OK finally an end to this saga.

Yes is was a bad onboard NIC in my old machine.

BUT the new Realtek r8125 2.5GBE card would not work no matter what I did. Rebuilt the kernel couple different way, tried different driver versions. I ended up with the realtek supplied driver.

The USB 2.5GBE adapter did work, with the r8152 driver. But in a usb 1.1 port, it was veeeery sloooow. I just installed a pcie usb3.2 gen2 card, and will test that when I get around to it.

As I never got the system to recognize the PCIE nic, or get the link light to come on I decided this new nic must be bad.

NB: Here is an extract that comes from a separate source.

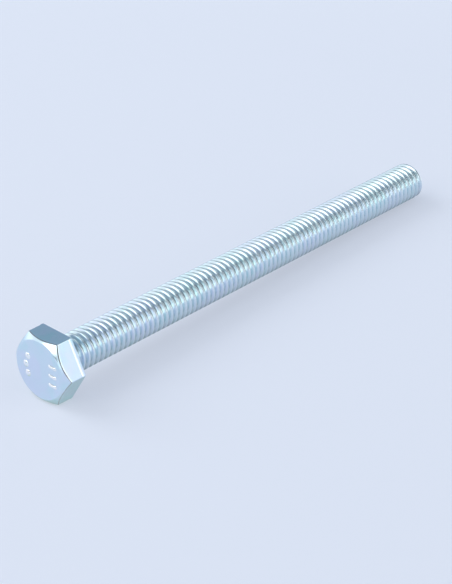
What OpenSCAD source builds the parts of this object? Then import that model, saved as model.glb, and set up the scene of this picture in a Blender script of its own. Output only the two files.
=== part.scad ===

As I was putting it back in the bag to send it back, a small oscillator fell out of the bag. When I put it under a microscope I could see that the only way it lined up with the solder pads was if it was upside down, which seemed strange. But so I soldered it back on upside down, put it in the slot, rebooted, and lo and behold, everything works. Hooray.

My takeaway: Most cheap 2.5GBE adapters seem to use the r8125 chip, which is incompatible with the r8168 and r8169 in-kernel or modular drivers. The realtek supplied drivers, which you install from a tarball via a script seem to work fine. There are older ones in the kernel I did not test. If course it's not running at 2.5GBE because I don't have any other 2.5 GBE equipment. In due course.

Thanks to everyone who provided feedback!